Please quote exactly the lines below from the line containing "build_window()" to the line containing "obj.parent = None", both lines included, and nothing else.

**DATA EXTRACT:**

___

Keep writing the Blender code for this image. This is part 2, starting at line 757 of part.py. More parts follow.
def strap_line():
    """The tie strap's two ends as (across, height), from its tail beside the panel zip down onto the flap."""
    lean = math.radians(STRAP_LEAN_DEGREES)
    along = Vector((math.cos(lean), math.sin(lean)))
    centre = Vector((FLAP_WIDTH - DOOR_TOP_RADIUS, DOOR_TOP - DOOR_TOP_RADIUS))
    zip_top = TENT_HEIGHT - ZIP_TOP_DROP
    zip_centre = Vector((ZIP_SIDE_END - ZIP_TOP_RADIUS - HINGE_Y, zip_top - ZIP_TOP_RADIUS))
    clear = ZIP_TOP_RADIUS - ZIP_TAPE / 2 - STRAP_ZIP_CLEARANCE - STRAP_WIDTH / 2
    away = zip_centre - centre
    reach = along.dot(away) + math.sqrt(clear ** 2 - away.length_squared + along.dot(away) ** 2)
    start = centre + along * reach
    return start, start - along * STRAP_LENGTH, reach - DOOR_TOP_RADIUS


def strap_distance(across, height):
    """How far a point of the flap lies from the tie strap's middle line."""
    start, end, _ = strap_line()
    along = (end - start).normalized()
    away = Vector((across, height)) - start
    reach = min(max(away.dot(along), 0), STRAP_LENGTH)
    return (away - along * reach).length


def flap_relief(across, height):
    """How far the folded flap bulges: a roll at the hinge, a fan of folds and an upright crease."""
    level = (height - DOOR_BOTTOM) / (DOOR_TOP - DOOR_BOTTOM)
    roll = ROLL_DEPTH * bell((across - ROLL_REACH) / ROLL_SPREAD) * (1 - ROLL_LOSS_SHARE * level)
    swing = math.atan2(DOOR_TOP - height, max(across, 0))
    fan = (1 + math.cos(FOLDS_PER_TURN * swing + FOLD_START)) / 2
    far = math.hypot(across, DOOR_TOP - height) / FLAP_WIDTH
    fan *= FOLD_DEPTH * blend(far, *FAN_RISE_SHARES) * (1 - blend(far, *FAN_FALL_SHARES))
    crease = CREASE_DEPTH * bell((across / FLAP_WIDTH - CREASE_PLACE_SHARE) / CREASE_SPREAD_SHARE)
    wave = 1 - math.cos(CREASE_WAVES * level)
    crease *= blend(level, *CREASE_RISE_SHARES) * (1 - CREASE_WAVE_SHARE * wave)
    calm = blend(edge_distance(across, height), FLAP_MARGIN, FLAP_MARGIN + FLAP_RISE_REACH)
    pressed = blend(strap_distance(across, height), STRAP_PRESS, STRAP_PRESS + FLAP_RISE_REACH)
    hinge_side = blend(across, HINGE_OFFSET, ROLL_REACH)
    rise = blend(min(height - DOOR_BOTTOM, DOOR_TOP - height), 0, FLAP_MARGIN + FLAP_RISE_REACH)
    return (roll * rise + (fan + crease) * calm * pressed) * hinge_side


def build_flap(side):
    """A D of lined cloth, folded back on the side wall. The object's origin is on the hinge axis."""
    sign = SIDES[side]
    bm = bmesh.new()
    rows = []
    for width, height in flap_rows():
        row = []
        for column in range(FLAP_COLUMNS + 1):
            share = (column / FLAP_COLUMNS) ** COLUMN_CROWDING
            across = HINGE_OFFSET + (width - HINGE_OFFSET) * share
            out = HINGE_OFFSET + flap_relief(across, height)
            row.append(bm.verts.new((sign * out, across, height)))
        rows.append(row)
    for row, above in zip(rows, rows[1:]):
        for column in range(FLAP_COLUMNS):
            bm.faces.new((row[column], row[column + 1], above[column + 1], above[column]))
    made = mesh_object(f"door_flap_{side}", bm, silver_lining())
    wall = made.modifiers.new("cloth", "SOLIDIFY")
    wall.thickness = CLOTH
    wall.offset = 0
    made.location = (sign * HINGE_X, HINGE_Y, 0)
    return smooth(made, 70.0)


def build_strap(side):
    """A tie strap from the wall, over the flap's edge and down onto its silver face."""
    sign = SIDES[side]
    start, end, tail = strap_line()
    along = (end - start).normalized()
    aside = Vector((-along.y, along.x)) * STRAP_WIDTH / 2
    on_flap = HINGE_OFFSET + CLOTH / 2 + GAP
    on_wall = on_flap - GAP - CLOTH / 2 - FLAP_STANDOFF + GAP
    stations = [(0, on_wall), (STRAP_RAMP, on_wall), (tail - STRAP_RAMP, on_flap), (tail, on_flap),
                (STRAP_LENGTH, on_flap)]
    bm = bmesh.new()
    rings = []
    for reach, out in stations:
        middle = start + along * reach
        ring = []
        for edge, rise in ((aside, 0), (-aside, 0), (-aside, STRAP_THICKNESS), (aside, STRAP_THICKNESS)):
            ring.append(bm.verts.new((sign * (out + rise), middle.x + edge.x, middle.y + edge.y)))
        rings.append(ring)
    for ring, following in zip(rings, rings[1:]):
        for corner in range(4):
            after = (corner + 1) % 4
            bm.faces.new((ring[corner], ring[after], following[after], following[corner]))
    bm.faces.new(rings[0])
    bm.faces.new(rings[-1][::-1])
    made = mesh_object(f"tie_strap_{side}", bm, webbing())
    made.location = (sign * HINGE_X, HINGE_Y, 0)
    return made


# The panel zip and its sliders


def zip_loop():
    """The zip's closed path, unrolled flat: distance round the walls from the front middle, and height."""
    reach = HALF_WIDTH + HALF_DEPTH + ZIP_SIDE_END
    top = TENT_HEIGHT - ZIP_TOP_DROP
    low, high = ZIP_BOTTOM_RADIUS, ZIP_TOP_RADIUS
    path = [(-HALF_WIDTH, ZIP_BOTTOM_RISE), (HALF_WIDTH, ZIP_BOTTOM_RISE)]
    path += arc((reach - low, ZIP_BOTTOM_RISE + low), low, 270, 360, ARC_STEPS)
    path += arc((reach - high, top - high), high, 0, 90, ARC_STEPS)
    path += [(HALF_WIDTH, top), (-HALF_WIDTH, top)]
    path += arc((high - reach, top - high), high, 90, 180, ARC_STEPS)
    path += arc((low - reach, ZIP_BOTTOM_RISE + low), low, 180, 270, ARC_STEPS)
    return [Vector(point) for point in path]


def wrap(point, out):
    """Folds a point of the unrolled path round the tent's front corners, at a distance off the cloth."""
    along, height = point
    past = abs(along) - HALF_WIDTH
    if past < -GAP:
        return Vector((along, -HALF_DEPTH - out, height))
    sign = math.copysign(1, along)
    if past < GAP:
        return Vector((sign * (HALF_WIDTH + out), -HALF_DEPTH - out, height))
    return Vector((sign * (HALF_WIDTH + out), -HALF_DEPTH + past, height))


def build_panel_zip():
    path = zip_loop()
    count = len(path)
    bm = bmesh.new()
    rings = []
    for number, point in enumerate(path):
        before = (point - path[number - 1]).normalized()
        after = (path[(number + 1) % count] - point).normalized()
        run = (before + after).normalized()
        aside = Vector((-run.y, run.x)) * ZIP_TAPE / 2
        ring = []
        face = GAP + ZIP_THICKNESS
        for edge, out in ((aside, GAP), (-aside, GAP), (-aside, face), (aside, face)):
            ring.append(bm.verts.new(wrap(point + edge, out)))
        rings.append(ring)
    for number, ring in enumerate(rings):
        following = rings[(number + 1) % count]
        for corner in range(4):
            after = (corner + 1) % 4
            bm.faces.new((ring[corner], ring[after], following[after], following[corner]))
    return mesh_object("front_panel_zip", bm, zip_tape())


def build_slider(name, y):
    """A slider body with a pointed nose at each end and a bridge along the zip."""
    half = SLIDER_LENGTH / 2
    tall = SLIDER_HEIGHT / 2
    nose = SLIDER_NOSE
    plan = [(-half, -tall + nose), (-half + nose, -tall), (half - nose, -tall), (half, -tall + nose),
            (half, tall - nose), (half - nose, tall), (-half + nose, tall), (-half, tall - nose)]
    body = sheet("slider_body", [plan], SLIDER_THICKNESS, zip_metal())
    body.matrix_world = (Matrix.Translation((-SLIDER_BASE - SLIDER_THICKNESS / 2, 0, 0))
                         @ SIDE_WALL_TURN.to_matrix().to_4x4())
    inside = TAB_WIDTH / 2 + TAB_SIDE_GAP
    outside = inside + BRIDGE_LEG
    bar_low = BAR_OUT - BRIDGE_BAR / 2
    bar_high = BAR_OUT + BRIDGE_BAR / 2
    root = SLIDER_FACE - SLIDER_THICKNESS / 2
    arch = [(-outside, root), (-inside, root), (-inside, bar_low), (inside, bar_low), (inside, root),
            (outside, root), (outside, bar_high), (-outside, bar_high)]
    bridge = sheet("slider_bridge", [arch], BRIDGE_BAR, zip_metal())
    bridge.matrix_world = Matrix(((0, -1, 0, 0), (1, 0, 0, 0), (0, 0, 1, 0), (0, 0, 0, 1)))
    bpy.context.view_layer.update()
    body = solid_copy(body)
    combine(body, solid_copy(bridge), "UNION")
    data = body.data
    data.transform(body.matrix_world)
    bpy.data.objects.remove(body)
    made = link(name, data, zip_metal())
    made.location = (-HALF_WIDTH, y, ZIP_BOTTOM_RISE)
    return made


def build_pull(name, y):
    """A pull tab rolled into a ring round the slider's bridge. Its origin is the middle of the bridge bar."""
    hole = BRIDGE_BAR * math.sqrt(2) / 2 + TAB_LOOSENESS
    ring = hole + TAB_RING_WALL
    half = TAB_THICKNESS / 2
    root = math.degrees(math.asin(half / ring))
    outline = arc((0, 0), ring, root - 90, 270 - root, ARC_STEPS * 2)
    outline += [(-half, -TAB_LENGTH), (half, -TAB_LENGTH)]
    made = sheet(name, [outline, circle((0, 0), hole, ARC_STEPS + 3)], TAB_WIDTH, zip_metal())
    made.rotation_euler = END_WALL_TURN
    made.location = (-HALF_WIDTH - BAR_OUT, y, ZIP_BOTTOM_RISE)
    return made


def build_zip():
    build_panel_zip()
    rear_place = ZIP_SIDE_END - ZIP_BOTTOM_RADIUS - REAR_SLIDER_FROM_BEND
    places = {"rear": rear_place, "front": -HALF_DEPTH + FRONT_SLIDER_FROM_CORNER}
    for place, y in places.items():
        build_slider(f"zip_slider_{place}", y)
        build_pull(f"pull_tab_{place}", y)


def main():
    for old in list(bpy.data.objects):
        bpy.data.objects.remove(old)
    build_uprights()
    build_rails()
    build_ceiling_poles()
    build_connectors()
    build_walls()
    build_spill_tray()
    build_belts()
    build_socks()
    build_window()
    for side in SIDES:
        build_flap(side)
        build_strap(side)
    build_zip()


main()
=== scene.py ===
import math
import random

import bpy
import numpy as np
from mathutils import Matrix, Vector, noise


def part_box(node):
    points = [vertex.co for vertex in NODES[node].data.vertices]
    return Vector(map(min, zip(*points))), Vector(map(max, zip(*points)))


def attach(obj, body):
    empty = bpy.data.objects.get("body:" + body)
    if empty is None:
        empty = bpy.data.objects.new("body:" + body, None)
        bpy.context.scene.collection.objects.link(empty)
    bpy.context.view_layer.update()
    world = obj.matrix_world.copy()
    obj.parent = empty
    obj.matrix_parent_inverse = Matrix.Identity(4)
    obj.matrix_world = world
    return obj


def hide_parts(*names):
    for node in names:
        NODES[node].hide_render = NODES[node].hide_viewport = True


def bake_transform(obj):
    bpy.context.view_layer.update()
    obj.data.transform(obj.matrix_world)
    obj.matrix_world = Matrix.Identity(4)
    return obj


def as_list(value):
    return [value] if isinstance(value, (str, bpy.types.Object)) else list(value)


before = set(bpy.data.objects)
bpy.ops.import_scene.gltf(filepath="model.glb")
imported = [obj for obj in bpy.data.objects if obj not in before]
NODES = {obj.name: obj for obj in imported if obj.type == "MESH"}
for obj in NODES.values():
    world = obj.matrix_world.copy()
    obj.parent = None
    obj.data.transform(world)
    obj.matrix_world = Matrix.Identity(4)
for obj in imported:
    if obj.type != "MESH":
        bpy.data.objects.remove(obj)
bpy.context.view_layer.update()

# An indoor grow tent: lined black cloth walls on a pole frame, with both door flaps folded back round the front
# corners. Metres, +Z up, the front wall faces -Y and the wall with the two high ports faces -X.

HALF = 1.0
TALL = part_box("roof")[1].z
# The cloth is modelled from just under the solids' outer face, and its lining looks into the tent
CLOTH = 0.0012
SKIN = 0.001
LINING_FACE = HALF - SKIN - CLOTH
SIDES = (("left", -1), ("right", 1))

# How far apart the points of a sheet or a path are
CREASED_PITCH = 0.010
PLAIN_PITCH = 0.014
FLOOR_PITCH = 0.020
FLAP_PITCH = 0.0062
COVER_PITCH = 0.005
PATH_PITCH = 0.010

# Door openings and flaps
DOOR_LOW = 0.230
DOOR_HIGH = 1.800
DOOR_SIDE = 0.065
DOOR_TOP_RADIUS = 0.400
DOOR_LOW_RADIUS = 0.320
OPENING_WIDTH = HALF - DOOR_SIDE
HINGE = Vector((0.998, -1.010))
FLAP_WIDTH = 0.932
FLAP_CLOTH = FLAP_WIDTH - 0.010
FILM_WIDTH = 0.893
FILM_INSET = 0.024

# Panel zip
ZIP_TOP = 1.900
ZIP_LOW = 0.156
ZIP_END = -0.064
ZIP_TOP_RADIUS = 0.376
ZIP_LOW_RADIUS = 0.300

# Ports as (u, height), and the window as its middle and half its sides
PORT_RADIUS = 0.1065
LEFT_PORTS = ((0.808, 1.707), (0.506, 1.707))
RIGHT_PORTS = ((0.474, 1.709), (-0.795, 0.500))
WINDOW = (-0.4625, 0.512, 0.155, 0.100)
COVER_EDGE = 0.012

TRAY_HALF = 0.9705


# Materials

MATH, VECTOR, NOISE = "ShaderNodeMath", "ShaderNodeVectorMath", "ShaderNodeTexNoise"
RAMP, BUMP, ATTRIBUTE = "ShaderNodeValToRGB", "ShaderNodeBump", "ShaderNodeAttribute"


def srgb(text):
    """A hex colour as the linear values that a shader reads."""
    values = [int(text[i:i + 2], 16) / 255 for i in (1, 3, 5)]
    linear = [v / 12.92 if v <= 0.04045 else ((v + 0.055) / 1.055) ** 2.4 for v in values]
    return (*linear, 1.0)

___

**ANSWER TO THIS PROBLEM:**
    build_window()
    for side in SIDES:
        build_flap(side)
        build_strap(side)
    build_zip()


main()
=== scene.py ===
import math
import random

import bpy
import numpy as np
from mathutils import Matrix, Vector, noise


def part_box(node):
    points = [vertex.co for vertex in NODES[node].data.vertices]
    return Vector(map(min, zip(*points))), Vector(map(max, zip(*points)))


def attach(obj, body):
    empty = bpy.data.objects.get("body:" + body)
    if empty is None:
        empty = bpy.data.objects.new("body:" + body, None)
        bpy.context.scene.collection.objects.link(empty)
    bpy.context.view_layer.update()
    world = obj.matrix_world.copy()
    obj.parent = empty
    obj.matrix_parent_inverse = Matrix.Identity(4)
    obj.matrix_world = world
    return obj


def hide_parts(*names):
    for node in names:
        NODES[node].hide_render = NODES[node].hide_viewport = True


def bake_transform(obj):
    bpy.context.view_layer.update()
    obj.data.transform(obj.matrix_world)
    obj.matrix_world = Matrix.Identity(4)
    return obj


def as_list(value):
    return [value] if isinstance(value, (str, bpy.types.Object)) else list(value)


before = set(bpy.data.objects)
bpy.ops.import_scene.gltf(filepath="model.glb")
imported = [obj for obj in bpy.data.objects if obj not in before]
NODES = {obj.name: obj for obj in imported if obj.type == "MESH"}
for obj in NODES.values():
    world = obj.matrix_world.copy()
    obj.parent = None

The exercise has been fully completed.